= GIVEN INSTRUCTION =
Extract each line of the data and write it out again exactly.
__________
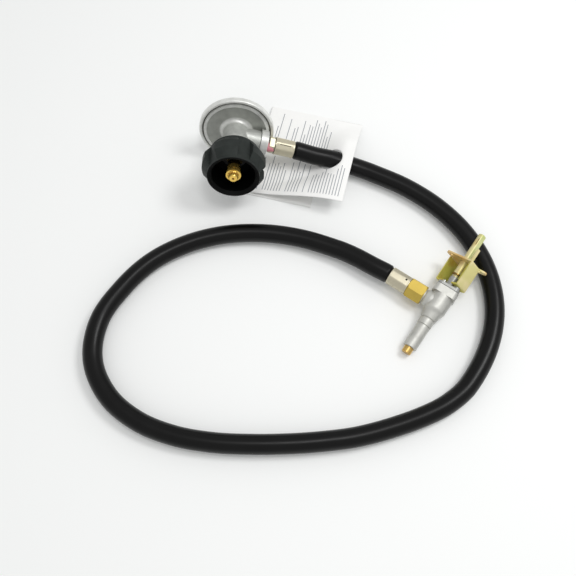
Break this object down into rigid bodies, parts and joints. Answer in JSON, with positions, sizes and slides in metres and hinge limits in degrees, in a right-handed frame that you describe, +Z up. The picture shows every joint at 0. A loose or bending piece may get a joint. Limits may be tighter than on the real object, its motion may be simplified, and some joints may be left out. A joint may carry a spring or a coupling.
{
  "type": "propane regulator hose",
  "caption": "Low-pressure gas regulator with a hand-tightened cylinder nut, a rubber hose with crimped ends, and a push-to-turn burner valve on a sheet-metal bracket.",
  "frame": {"origin": "on the table, under the middle of the metal pieces' box", "axes": "+Z is up from the table; +Y points from the cylinder nut's mouth back to the regulator's bonnet, level; +X points from the regulator toward the valve's side"},
  "size_m": [0.3122, 0.2951, 0.0642],
  "materials": {
    "body_casting": "die-cast, satin, with bright machined edges",
    "bonnet_metal": "satin, pale",
    "cap_plastic": "matte",
    "plug_brass": "plain",
    "spring_steel": "drawn wire",
    "diaphragm_rubber": "matte",
    "plated_steel": "plated",
    "lever_brass": "stamped",
    "seat_rubber": "matte",
    "screen_steel": "woven",
    "nut_plastic": "satin",
    "bushing_plastic": "matte",
    "nipple_brass": "turned, bright",
    "fitting_brass": "turned, pale",
    "sealant": "dried paste",
    "ferrule_steel": "pressed, satin",
    "hose_rubber": "smooth, satin",
    "flare_brass": "machined, bright",
    "leaflet_paper": "uncoated",
    "valve_casting": "die-cast, matte",
    "orifice_brass": "turned",
    "gasket": "matte",
    "screw_steel": "plated",
    "stem_zinc": "yellow zinc plate",
    "clip_brass": "plain",
    "bracket_zinc": "yellow zinc plate"
  },
  "bodies": {
    "housing": {"regulator_body": "body_casting", "bonnet": "bonnet_metal", "bonnet_cap": "cap_plastic", "adjusting_plug": "plug_brass", "main_spring": "spring_steel", "diaphragm": "diaphragm_rubber", "lever_pin": "plated_steel", "inlet_nozzle": "nipple_brass", "vent_screen": "screen_steel", "thermal_bushing": "bushing_plastic", "inlet_nipple": "nipple_brass", "check_spring": "spring_steel", "outlet_fitting": "fitting_brass", "thread_sealant": "sealant", "regulator_ferrule": "ferrule_steel", "hose": "hose_rubber", "valve_ferrule": "ferrule_steel", "hose_tail": "flare_brass", "flare_nut": "flare_brass", "instruction_leaflet": "leaflet_paper", "valve_body": "valve_casting", "orifice": "orifice_brass", "plug_spring": "spring_steel", "cap_gasket": "gasket", "valve_cap": "valve_casting", "cap_screw_upper": "screw_steel", "cap_screw_lower": "screw_steel", "bracket": "bracket_zinc"},
    "hand_nut": {"hand_nut": "nut_plastic"},
    "plate": {"diaphragm_plate": "plated_steel"},
    "lever": {"lever": "lever_brass"},
    "plunger": {"seat_plunger": "nipple_brass", "seat_disc": "seat_rubber"},
    "poppet": {"check_poppet": "nipple_brass"},
    "plug": {"valve_plug": "nipple_brass"},
    "stem": {"stem": "stem_zinc", "stem_pin": "plated_steel", "stem_clip": "clip_brass"}
  },
  "joints": [
    {"name": "nut_turn", "type": "hinge", "parent": "housing", "child": "hand_nut", "pos_m": [-0.0807, 0.03801, 0.0394], "axis": [0, -0.969, 0.247], "continuous": true},
    {"name": "plate_lift", "type": "slide", "parent": "housing", "child": "plate", "axis": [0, 0.969, -0.247], "range_m": [0, 0.0012], "stiffness_N_per_m": 2000, "deforming": ["diaphragm", "main_spring"]},
    {"name": "lever_rock", "type": "hinge", "parent": "housing", "child": "lever", "pos_m": [-0.06495, 0.07381, 0.02519], "axis": [-0.2982, -0.2358, -0.9249], "range_deg": [0, 4.2]},
    {"name": "plunger_slide", "type": "slide", "parent": "housing", "child": "plunger", "axis": [-0.9545, 0.0737, 0.289], "range_m": [0, 0.000416]},
    {"name": "poppet_open", "type": "slide", "parent": "housing", "child": "poppet", "axis": [0, 0.969, -0.247], "range_m": [0, 0.0015], "stiffness_N_per_m": 80, "deforming": ["check_spring"]},
    {"name": "plug_turn", "type": "hinge", "parent": "housing", "child": "plug", "pos_m": [0.07207, -0.06449, 0.01081], "axis": [0.5691, 0.8104, 0.1392], "range_deg": [0, 210]},
    {"name": "stem_push", "type": "slide", "parent": "plug", "child": "stem", "axis": [-0.5691, -0.8104, -0.1392], "range_m": [0, 0.002], "stiffness_N_per_m": 1500, "deforming": ["plug_spring"]}
  ],
  "couplings": [
    {"joint": "lever_rock", "follows": "plate_lift", "rad_per_m": 60.606},
    {"joint": "plunger_slide", "follows": "plate_lift", "ratio": 0.34546}
  ]
}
__________
= FINAL RESULT =
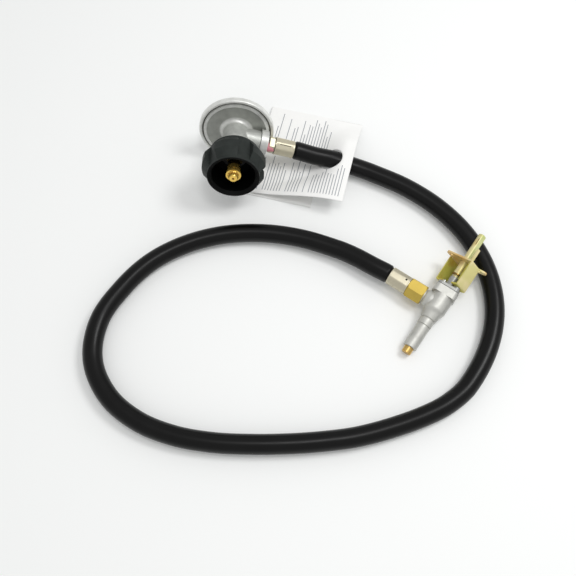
Break this object down into rigid bodies, parts and joints. Answer in JSON, with positions, sizes and slides in metres and hinge limits in degrees, in a right-handed frame that you describe, +Z up. The picture shows every joint at 0. A loose or bending piece may get a joint. Limits may be tighter than on the real object, its motion may be simplified, and some joints may be left out. A joint may carry a spring or a coupling.
{
  "type": "propane regulator hose",
  "caption": "Low-pressure gas regulator with a hand-tightened cylinder nut, a rubber hose with crimped ends, and a push-to-turn burner valve on a sheet-metal bracket.",
  "frame": {"origin": "on the table, under the middle of the metal pieces' box", "axes": "+Z is up from the table; +Y points from the cylinder nut's mouth back to the regulator's bonnet, level; +X points from the regulator toward the valve's side"},
  "size_m": [0.3122, 0.2951, 0.0642],
  "materials": {
    "body_casting": "die-cast, satin, with bright machined edges",
    "bonnet_metal": "satin, pale",
    "cap_plastic": "matte",
    "plug_brass": "plain",
    "spring_steel": "drawn wire",
    "diaphragm_rubber": "matte",
    "plated_steel": "plated",
    "lever_brass": "stamped",
    "seat_rubber": "matte",
    "screen_steel": "woven",
    "nut_plastic": "satin",
    "bushing_plastic": "matte",
    "nipple_brass": "turned, bright",
    "fitting_brass": "turned, pale",
    "sealant": "dried paste",
    "ferrule_steel": "pressed, satin",
    "hose_rubber": "smooth, satin",
    "flare_brass": "machined, bright",
    "leaflet_paper": "uncoated",
    "valve_casting": "die-cast, matte",
    "orifice_brass": "turned",
    "gasket": "matte",
    "screw_steel": "plated",
    "stem_zinc": "yellow zinc plate",
    "clip_brass": "plain",
    "bracket_zinc": "yellow zinc plate"
  },
  "bodies": {
    "housing": {"regulator_body": "body_casting", "bonnet": "bonnet_metal", "bonnet_cap": "cap_plastic", "adjusting_plug": "plug_brass", "main_spring": "spring_steel", "diaphragm": "diaphragm_rubber", "lever_pin": "plated_steel", "inlet_nozzle": "nipple_brass", "vent_screen": "screen_steel", "thermal_bushing": "bushing_plastic", "inlet_nipple": "nipple_brass", "check_spring": "spring_steel", "outlet_fitting": "fitting_brass", "thread_sealant": "sealant", "regulator_ferrule": "ferrule_steel", "hose": "hose_rubber", "valve_ferrule": "ferrule_steel", "hose_tail": "flare_brass", "flare_nut": "flare_brass", "instruction_leaflet": "leaflet_paper", "valve_body": "valve_casting", "orifice": "orifice_brass", "plug_spring": "spring_steel", "cap_gasket": "gasket", "valve_cap": "valve_casting", "cap_screw_upper": "screw_steel", "cap_screw_lower": "screw_steel", "bracket": "bracket_zinc"},
    "hand_nut": {"hand_nut": "nut_plastic"},
    "plate": {"diaphragm_plate": "plated_steel"},
    "lever": {"lever": "lever_brass"},
    "plunger": {"seat_plunger": "nipple_brass", "seat_disc": "seat_rubber"},
    "poppet": {"check_poppet": "nipple_brass"},
    "plug": {"valve_plug": "nipple_brass"},
    "stem": {"stem": "stem_zinc", "stem_pin": "plated_steel", "stem_clip": "clip_brass"}
  },
  "joints": [
    {"name": "nut_turn", "type": "hinge", "parent": "housing", "child": "hand_nut", "pos_m": [-0.0807, 0.03801, 0.0394], "axis": [0, -0.969, 0.247], "continuous": true},
    {"name": "plate_lift", "type": "slide", "parent": "housing", "child": "plate", "axis": [0, 0.969, -0.247], "range_m": [0, 0.0012], "stiffness_N_per_m": 2000, "deforming": ["diaphragm", "main_spring"]},
    {"name": "lever_rock", "type": "hinge", "parent": "housing", "child": "lever", "pos_m": [-0.06495, 0.07381, 0.02519], "axis": [-0.2982, -0.2358, -0.9249], "range_deg": [0, 4.2]},
    {"name": "plunger_slide", "type": "slide", "parent": "housing", "child": "plunger", "axis": [-0.9545, 0.0737, 0.289], "range_m": [0, 0.000416]},
    {"name": "poppet_open", "type": "slide", "parent": "housing", "child": "poppet", "axis": [0, 0.969, -0.247], "range_m": [0, 0.0015], "stiffness_N_per_m": 80, "deforming": ["check_spring"]},
    {"name": "plug_turn", "type": "hinge", "parent": "housing", "child": "plug", "pos_m": [0.07207, -0.06449, 0.01081], "axis": [0.5691, 0.8104, 0.1392], "range_deg": [0, 210]},
    {"name": "stem_push", "type": "slide", "parent": "plug", "child": "stem", "axis": [-0.5691, -0.8104, -0.1392], "range_m": [0, 0.002], "stiffness_N_per_m": 1500, "deforming": ["plug_spring"]}
  ],
  "couplings": [
    {"joint": "lever_rock", "follows": "plate_lift", "rad_per_m": 60.606},
    {"joint": "plunger_slide", "follows": "plate_lift", "ratio": 0.34546}
  ]
}